Con l’odierno ricorso, il contribuente denuncia vizi di motivazione criticando però nel merito la valutazione dei fatti processuali. Il ricorso e, quindi, inammissibile anche perchè le censure non sono autosufficienti e, prima ancora, sono prive dell’indispensabile quesito-sintesi. Come noto, secondo la giurisprudenza di questa Corte, il complesso normativo costituito dall’art. 366 cod. proc. civ., n. 4, art. 366 bis cod. proc. civ. e art. 375 cod. proc. civ., n. 5 – nel testo risultante dalla novella recata dal D.Lgs. n. 40 del 2006 – deve interpretarsi nel senso che, anche per quanto concerne i vizi di cui all’art. 360 cod. proc. civ., n. 5, l’illustrazione del motivo deve essere accompagnata da un momento di sintesi che ne circoscriva puntualmente i limiti, in maniera da non ingenerare incertezze in sede di formulazione del ricorso e di valutazione della sua ammissibilità.
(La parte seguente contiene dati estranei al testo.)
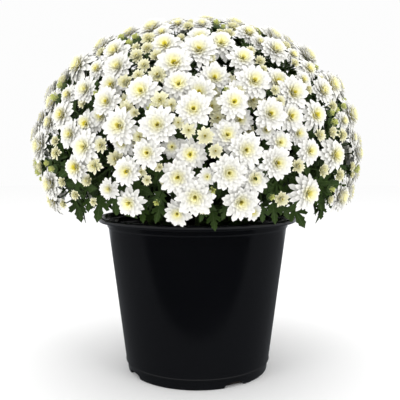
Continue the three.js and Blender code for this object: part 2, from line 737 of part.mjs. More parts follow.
// Every leafy stem is cut clear of all the sprays and of the stems before it.
const skirt = skirtLeaves();
let taken = wasm.Manifold.union(grownSprays);
stems.forEach((stem, k) => {
  const hung = skirt.filter((blade) => Math.floor(nearest(blade.end, forks) / 2) === k);
  const leaves = [...leavesOf(stem), ...hung];
  const clear = leafyStem(stem, leaves, 0).subtract(taken);
  add(`leafy_stem_${number(k)}`, largestBody(clear), LOOKS.leaves);
  taken = taken.add(leafyStem(stem, leaves, GAP));
});

add('pot', potSolid(), LOOKS.pot);
add('soil', soilSolid(stems), LOOKS.soil);

export default plant;
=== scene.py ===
"""Pot chrysanthemum: a clipped cushion of small cream double blooms over lobed leaves in a black pot.

Every operator makes one piece, or one group of like pieces, in metres, with +Z up and the plant's front
towards -Y. The origin is the middle of the pot's underside.
"""

import json
import math

import bmesh
import bpy
from bpy.props import FloatProperty, FloatVectorProperty, IntProperty, PointerProperty
from mathutils import Matrix, Vector
from mathutils.geometry import delaunay_2d_cdt

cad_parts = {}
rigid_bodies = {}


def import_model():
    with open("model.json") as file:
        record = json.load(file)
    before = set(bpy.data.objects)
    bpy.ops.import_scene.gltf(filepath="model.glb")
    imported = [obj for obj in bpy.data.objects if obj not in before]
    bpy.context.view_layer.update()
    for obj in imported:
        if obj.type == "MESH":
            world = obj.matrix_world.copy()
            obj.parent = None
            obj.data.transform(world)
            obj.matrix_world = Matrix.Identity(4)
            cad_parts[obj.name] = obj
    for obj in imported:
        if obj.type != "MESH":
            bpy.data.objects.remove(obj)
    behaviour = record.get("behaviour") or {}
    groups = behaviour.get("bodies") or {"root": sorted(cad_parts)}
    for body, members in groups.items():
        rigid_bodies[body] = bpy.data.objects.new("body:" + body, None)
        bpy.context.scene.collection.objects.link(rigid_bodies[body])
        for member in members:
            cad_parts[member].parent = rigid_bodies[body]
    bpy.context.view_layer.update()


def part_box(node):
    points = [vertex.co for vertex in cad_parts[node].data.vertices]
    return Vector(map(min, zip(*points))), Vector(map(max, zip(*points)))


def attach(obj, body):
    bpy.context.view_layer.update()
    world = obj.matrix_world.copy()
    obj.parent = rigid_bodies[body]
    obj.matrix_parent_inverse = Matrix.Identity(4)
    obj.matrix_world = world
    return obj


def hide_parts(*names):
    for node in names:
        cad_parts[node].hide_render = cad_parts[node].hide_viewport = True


bl_info = {
    "name": "Pot Chrysanthemum",
    "version": (1, 0, 0),
    "blender": (4, 5, 0),
    "location": "View3D > Sidebar > Chrysanthemum",
    "description": "Builds a potted garden chrysanthemum: pot, soil, leafy stems, blooms and a stage",
    "category": "Object",
}

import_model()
POT_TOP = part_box("pot")[1].z
RIM_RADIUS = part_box("pot")[1].x
SOIL_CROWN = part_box("soil")[1].z

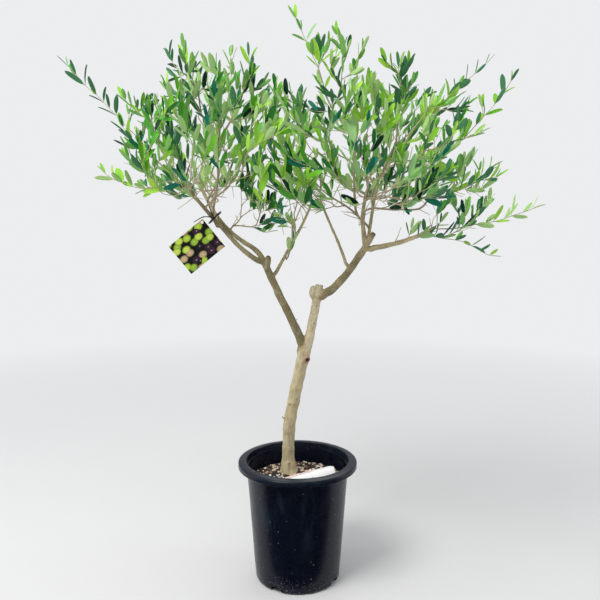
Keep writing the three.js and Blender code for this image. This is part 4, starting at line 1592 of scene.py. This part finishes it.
class OLIVE_OT_stage(Operator):
    """Sets the camera, the pale floor with its backdrop, and soft lights"""

    bl_idname = "olive.stage"
    bl_label = "Stage"

    def execute(self, context):
        settings = context.scene.olive_stage
        self.camera(context, settings)
        self.backdrop(settings)
        self.lights(context)
        return {"FINISHED"}

    @staticmethod
    def camera(context, settings):
        """A camera a little above the pot, looking down at the whole tree."""
        data = bpy.data.cameras.new("camera")
        data.lens = settings.lens
        data.sensor_width = 36
        camera = bpy.data.objects.new("camera", data)
        camera.location = (5 * MM, -settings.distance, settings.height)
        camera.rotation_euler = (math.pi / 2 - settings.tilt, 0, 0)
        context.scene.collection.objects.link(camera)
        context.scene.camera = camera

    @staticmethod
    def backdrop(settings):
        """A wide pale floor that runs into the backdrop, and dark cards that only reflections see."""
        clear_selection()
        bpy.ops.mesh.primitive_circle_add(vertices=96, radius=60, fill_type="NGON",
                                          location=(0, 0, -0.2 * MM))
        floor = bpy.context.object
        settle(floor, "floor")
        material, tree, shader = new_material("floor_paper", Roughness=0.95, Specular_IOR_Level=0.0,
                                              Emission_Strength=1.0)
        place = object_place(tree)
        mottle = use_group(tree, mottle_group(), Vector=place, Scale=3.0, Contrast=0.3)
        away = add_node(tree, "ShaderNodeVectorMath", {0: place}, operation="LENGTH")
        far = ranged(tree, away.outputs["Value"], 0.45, 2.6)
        low = tuple(0.985 * c for c in settings.floor)
        paper = mixed(tree, mottle, low, settings.floor)
        feed(tree, shader, Base_Color=mixed(tree, far, paper, (0.0, 0.0, 0.0)),
             Emission_Color=mixed(tree, far, (0.0, 0.0, 0.0), BACKDROP))
        floor.data.materials.append(material)
        cloth = new_material("dark_cloth", Base_Color=(0.01, 0.01, 0.011), Roughness=1.0)[0]
        for name, location, turn, scale in (("dark_card", (0, -2.3, 1.0), math.pi / 2, (2.8, 2.4, 1)),
                                            ("dark_mat", (0, -1.60, 2 * MM), 0, (2.6, 3.0, 1))):
            clear_selection()
            bpy.ops.mesh.primitive_plane_add(size=1, location=location, rotation=(turn, 0, 0))
            card = bpy.context.object
            card.scale = scale
            settle(card, name)
            card.visible_camera = False
            card.visible_diffuse = False
            card.visible_shadow = False
            card.data.materials.append(cloth)

    @staticmethod
    def lights(context):
        """An even pale sky, a broad key from the upper left and long soft lights at both sides."""
        world = bpy.data.worlds.new("sky")
        world.use_nodes = True
        tree = world.node_tree
        place = add_node(tree, "ShaderNodeTexCoord").outputs["Generated"]
        height = add_node(tree, "ShaderNodeSeparateXYZ", {"Vector": place}).outputs["Z"]
        seen = tree.nodes.new("ShaderNodeLightPath").outputs["Is Camera Ray"]
        sky = ranged(tree, height, 0.05, 0.9, 0.48, 0.74)
        rest = maths(tree, "MULTIPLY", maths(tree, "SUBTRACT", 1.0, seen), sky)
        tree.links.new(maths(tree, "ADD", rest, seen), tree.nodes["Background"].inputs["Strength"])
        tree.nodes["Background"].inputs["Color"].default_value = (*BACKDROP, 1)
        context.scene.world = world
        rows = (  # name, place, aim, width, height, power, colour
            ("key", (-1.2, -1.2, 2.7), (0, 0, 0.7), 1.2, 1.2, 62, (1.0, 0.985, 0.95)),
            ("left_strip", (-1.9, -0.2, 0.9), (0, 0, 0.6), 0.5, 1.4, 5, (0.95, 0.98, 1.0)),
            ("right_strip", (1.9, 0.0, 0.9), (0, 0, 0.6), 0.5, 1.4, 5, (0.95, 0.98, 1.0)),
            ("back", (0.3, 1.8, 2.2), (0, 0, 0.8), 1.6, 1.0, 10, (1.0, 1.0, 0.97)),
        )
        for name, place, aim, width, height, power, colour in rows:
            data = bpy.data.lights.new(name, "AREA")
            data.shape = "RECTANGLE"
            data.size, data.size_y = width, height
            data.energy = power
            data.color = colour
            light = bpy.data.objects.new(name, data)
            light.location = place
            light.rotation_euler = (Vector(aim) - Vector(place)).to_track_quat("-Z", "Y").to_euler()
            context.scene.collection.objects.link(light)
        context.scene.view_settings.view_transform = "Standard"
        context.scene.view_settings.look = "None"


# ------------------------------------------------------------------ add-on


class OLIVE_PT_panel(Panel):
    """Lists the pieces of the tree"""

    bl_idname = "OLIVE_PT_panel"
    bl_label = "Olive tree"
    bl_space_type = "VIEW_3D"
    bl_region_type = "UI"
    bl_category = "Olive tree"

    def draw(self, context):
        for operator, settings in STEPS:
            column = self.layout.column(align=True)
            column.operator(operator)
            group = getattr(context.scene, settings)
            for key in group.__annotations__:
                column.prop(group, key)


STEPS = (
    ("olive.wood", "olive_wood"),
    ("olive.crown", "olive_crown"),
    ("olive.pot", "olive_pot"),
    ("olive.soil", "olive_soil"),
    ("olive.trim", "olive_trim"),
    ("olive.stage", "olive_stage"),
)
CLASSES = (
    *SETTINGS.values(),
    OLIVE_OT_wood,
    OLIVE_OT_crown,
    OLIVE_OT_pot,
    OLIVE_OT_soil,
    OLIVE_OT_trim,
    OLIVE_OT_stage,
    OLIVE_PT_panel,
)


def register():
    """Registers the classes and the scene's settings."""
    for cls in CLASSES:
        bpy.utils.register_class(cls)
    for name, group in SETTINGS.items():
        setattr(bpy.types.Scene, name, PointerProperty(type=group))


def unregister():
    """Removes the settings and the classes."""
    for name in SETTINGS:
        delattr(bpy.types.Scene, name)
    for cls in reversed(CLASSES):
        bpy.utils.unregister_class(cls)


def main():
    """Builds every piece in order."""
    register()
    bpy.ops.olive.wood()
    bpy.ops.olive.crown()
    bpy.ops.olive.pot()
    bpy.ops.olive.soil()
    bpy.ops.olive.trim()
    bpy.ops.olive.stage()


if __name__ == "__main__":
    main()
In base a siffatta interpretazione, la norma di cui all’art. 366 bis cod. proc. civ. si sottrae, in parte qua, a censure di incostituzionalità in riferimento agli artt. 76, 77, 24 e 111 Cost., art. 117 Cost., comma 1 (quest’ultimo parametro in relazione all’art. 6, paragrafo 1, della CEDU), giacchè: 1) quanto alla supposta violazione degli artt. 76 e 77 Cost., l’onere imposto al ricorrente assolve ad una funzione servente rispetto ai compiti di nomofilachia della Corte di Cassazione, così inscrivendosi nell’oggetto e nelle finalità ispiratrici della legge delega n. 80 del 2005; 2) quanto al preteso contrasto con gli artt. 76, 77, 24 e 111 Cost., art. 117 Cost., comma 1, non sussiste una limitazione del diritto di accesso al giudice, tenuto conto che il requisito di contenuto-forma (consistente nel ridurre a sintesi il complesso degli argomenti critici sviluppati nella illustrazione del motivo) costituisce un mezzo di esercizio di detto diritto nell’ambito di un giudizio di impugnazione concepito primariamente come mezzo di verifica della legittimità della decisione, sicchè il requisito medesimo si accorda intrinsecamente con lo scopo e con la funzione del giudizio per il quale è stato imposto come onere a carico della parte (Cass. 2652/2008)”;

Considerato:

– che l’Agenzia delle entrate resiste con controricorso;

– che la relazione è stata notificata ai sensi dell’art. 308 bis c.p.c., comma 3 e non sono state presentate memorie;

– che la discussione in camera di consiglio non ha apportato nuovi elementi di valutazione;

– che, pertanto, il ricorso va dichiarato inammissibile, con conseguente condanna della parte soccombente alle spese, liquidate come da dispositivo.

PQM

La Corte dichiara inammissibile il ricorso e condanna la parte ricorrente al pagamento delle spese del giudizio di legittimità in favore dell’Agenzia delle Entrate, che liquida in Euro mille per onorario, oltre le spese prenotate a debito.

Così deciso in Roma, nella Camera di consiglio, il 10 marzo 2011.